Live album by Goran Bregović
- Released: 1998
- Recorded: December 30, 1997
- Label: Mercury

= Silence of the Balkans =

Silence of the Balkans is a live Goran Bregović album recorded in Thessaloniki, Greece on December 30, 1997. Bregović's performance was part of that city's final showcase as the 1997 European Capital of Culture.

==Silence of the Balkans==

It's called the 'Silence of the Balkans' but actually is the record of the sounds, the rhythm and the breath of the Balkans and Georgia, but in different interpretation. A train leaves from the old railway station of Munich and by passing all Balkan countries, stops in various cities and arrives in Thessaloniki. The last train stop, Thessaloniki, is also the last stop of the Cultural Capital of Europe, Thessaloniki 1997.

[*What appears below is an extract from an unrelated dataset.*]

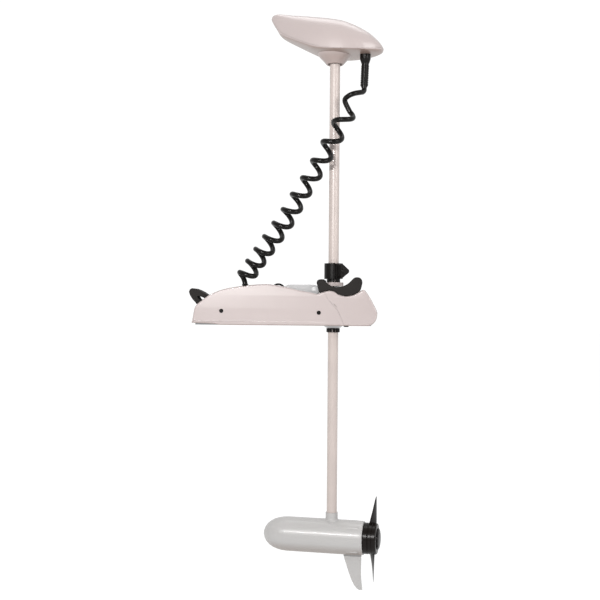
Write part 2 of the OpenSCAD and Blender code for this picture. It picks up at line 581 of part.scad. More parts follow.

The performance has 2 levels. One that is live inside the stadium, and one film recorded in each train stop by Boris Miljković. At the performance of the last song, 3 children (one from Serbia, one Muslim and one from Croatian) from an orphanage in Sarajevo, call for peace.

Live performances from: the Municipal Orchestra of Thessaloniki (47 people), the Choir of Thessaloniki (50 people), 4 Bulgarian singers that work with Bregović in all lives performances, the Bulgarian dance ensemble 'Filip Kutev), 45 dancers from Greece, a polyphonic group from Albania, the former Yugoslavia singer Zdravko Čolić, the group of Aristidis Moshos.

==Track listing==

1. Silence 1
2. Delicious Solitude
3. Train
4. Silence 2
5. Wedding
6. Ederlezi
7. Silence 3
8. Chupchik
9. Babylon
10. Green Thought
11. Silence 4
12. Mocking Song

== Notes ==
The second track in this album uses fragments of Andrew Marvell's poem "The Garden".

The end of the third track features the traditional Georgian songs "Tsin Tskaro" and "Sisa Tura".